The loan mechanics, then, probably had much less to do with anyone wanting a loan, and much more with creating a haze of deniability around what was really going on: Insiders were using ICG to dump their stock on the market without registration and disclosure. The insiders can say that they were just borrowing, not selling, and had no idea that ICG would be dumping the stock on the market. ICG can say that it wasn’t selling on behalf of the insiders: It was just hedging its loan exposure by short-selling some of the stock it received as collateral.

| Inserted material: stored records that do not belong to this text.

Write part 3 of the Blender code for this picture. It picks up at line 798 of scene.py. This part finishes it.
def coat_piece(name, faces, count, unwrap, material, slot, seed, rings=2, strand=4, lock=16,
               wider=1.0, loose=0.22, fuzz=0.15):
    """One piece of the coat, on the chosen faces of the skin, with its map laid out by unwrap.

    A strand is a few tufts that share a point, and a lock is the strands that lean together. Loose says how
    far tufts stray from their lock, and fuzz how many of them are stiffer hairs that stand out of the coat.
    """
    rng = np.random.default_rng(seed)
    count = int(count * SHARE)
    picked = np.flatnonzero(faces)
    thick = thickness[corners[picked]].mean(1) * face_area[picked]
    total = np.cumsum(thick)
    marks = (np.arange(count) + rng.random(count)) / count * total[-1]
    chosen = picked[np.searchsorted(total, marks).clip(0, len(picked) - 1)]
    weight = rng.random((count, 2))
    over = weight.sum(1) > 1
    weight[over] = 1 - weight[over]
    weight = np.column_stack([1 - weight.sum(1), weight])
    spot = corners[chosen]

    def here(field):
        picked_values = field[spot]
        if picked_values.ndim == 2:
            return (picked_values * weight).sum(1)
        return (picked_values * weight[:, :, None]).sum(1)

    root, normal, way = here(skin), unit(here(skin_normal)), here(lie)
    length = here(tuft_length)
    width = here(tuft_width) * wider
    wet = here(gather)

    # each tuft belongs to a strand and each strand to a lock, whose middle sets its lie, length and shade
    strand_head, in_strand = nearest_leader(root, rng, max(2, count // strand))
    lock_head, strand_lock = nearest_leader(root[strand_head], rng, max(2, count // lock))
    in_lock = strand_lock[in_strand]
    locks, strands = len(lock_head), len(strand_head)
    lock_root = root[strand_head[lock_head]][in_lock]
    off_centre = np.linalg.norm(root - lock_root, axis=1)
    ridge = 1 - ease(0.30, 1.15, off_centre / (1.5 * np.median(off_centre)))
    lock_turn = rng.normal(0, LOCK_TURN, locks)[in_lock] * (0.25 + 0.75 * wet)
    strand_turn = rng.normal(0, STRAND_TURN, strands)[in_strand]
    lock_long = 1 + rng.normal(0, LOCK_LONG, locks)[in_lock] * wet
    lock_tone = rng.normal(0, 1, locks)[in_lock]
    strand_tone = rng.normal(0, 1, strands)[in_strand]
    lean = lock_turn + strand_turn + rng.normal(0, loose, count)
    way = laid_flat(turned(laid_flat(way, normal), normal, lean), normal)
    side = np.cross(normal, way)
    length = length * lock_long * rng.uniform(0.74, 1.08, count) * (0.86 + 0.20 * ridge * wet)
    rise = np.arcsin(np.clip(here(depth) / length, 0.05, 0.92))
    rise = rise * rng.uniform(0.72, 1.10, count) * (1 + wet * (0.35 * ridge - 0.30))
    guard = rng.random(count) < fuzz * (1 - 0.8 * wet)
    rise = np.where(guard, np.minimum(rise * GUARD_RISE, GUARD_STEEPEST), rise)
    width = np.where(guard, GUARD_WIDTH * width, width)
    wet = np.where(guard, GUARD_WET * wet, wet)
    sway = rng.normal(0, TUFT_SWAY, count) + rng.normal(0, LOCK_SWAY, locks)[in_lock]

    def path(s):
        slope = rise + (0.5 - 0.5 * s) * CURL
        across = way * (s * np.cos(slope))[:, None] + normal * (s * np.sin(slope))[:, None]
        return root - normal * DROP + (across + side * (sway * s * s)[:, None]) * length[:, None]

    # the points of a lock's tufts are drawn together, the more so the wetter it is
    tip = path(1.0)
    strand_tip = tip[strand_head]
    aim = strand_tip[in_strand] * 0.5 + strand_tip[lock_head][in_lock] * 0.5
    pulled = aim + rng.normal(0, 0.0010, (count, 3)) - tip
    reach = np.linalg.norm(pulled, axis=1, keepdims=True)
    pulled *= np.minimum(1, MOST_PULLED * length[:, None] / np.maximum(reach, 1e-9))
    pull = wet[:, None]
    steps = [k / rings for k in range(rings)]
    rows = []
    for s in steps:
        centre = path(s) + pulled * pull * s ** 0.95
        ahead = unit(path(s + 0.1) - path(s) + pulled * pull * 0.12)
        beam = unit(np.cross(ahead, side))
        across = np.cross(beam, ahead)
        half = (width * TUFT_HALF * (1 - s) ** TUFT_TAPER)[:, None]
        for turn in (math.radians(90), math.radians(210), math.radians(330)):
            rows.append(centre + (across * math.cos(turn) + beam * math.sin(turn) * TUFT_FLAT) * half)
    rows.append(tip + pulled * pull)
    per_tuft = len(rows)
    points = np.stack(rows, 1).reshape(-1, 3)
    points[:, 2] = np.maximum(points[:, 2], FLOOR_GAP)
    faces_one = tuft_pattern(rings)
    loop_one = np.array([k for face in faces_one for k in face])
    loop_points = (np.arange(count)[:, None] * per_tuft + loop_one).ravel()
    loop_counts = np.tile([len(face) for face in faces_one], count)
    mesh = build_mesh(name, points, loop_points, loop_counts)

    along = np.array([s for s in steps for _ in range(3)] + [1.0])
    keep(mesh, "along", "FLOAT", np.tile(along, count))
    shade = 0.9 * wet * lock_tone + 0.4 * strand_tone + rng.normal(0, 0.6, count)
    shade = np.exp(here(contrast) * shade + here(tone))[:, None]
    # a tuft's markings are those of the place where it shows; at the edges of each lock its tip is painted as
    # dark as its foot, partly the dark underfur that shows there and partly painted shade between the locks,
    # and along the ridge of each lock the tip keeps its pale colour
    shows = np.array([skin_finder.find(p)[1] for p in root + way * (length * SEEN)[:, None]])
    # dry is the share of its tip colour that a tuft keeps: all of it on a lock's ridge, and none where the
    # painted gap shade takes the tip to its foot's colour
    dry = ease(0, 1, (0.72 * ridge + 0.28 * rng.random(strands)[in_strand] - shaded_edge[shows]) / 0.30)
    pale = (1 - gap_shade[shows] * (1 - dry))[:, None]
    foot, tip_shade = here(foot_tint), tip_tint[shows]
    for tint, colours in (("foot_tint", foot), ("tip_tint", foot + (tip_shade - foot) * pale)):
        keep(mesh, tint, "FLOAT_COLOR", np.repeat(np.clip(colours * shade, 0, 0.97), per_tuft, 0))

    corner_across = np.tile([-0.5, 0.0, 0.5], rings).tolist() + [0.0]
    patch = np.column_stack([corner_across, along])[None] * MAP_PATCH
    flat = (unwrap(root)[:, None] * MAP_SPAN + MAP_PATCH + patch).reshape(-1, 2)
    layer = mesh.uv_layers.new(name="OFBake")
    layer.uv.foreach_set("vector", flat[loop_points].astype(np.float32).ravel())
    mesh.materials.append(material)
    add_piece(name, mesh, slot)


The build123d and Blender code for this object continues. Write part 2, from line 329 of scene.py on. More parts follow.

That strikes me as the most plausible interpretation. But ICG did a lot of these trades, and I suppose in some of them ICG might have been putting one past the insiders, and in others the insiders might have been putting one past ICG. The important thing is that in all of them, ICG and the insiders were putting one past the public stock buyers — the people who bought stock from ICG, without disclosure, just before it collapsed. Which can’t really be a surprise. They bought penny stocks! That’s a pretty foolproof way to get scammed.
This story is based loosely on “Issuer A” in the SEC order, “which purportedly was engaged in the development and sale of alternative fuels and additives.”
It’s the chart of Alkane Inc., an alternative fuels penny stock that has certain similarities, let’s say (but who really knows), to Issuer A in the SEC’s order.
From the SEC:
The loans were nonrecourse: in the event of default, which could be triggered, inter alia, by a 60 percent decline in the price of the collateral stock, the debtor had the option to tender additional collateral or to forfeit the securities with no contingent liability.
You can think of it as: The client has a call option on the stock, with a down-and-out knockout. (It’s mostly nuts to post more collateral on a non-recourse loan after the stock has dropped by 60 percent — at that point, the collateral is worth less than the loan.) On a very volatile stock, the knockout pretty much swamps the value of the call option.
As someone who once worked on margin loans for insiders, I can tell you that no one really thinks this excuse works: You can’t just lend against restricted stock and then hedge your loan by selling stock. But it’s a gesture in the direction of innocence. ICG made other such gestures, e.g.:
According to brokerage forms submitted to transfer 2.5 million shares into ICG’s name, Affiliate A gifted the shares to Trust A in January 2009, and the shares were rendered unrestricted through operation of Rule 144. However, Issuer A’s transfer agent records reflect that the transfer from Affiliate A to Trust A took place on April 6 or 15, 2009 and that the shares were issued as restricted securities. Immediately following each transfer of stock, ICG sold the collateral shares, completing all sales from March 22 to April 14, 2010. However, because Issuer A was a non-current reporting issuer at the time, and the shares effectively were sold to ICG by an affiliate, ICG was required to hold the securities for one year prior to selling.
The SEC is pretty sure that these shares belonged to the insider and were thus restricted, but there was some paperwork to the effect of “what, no, these shares? These shares are totally unrestricted.”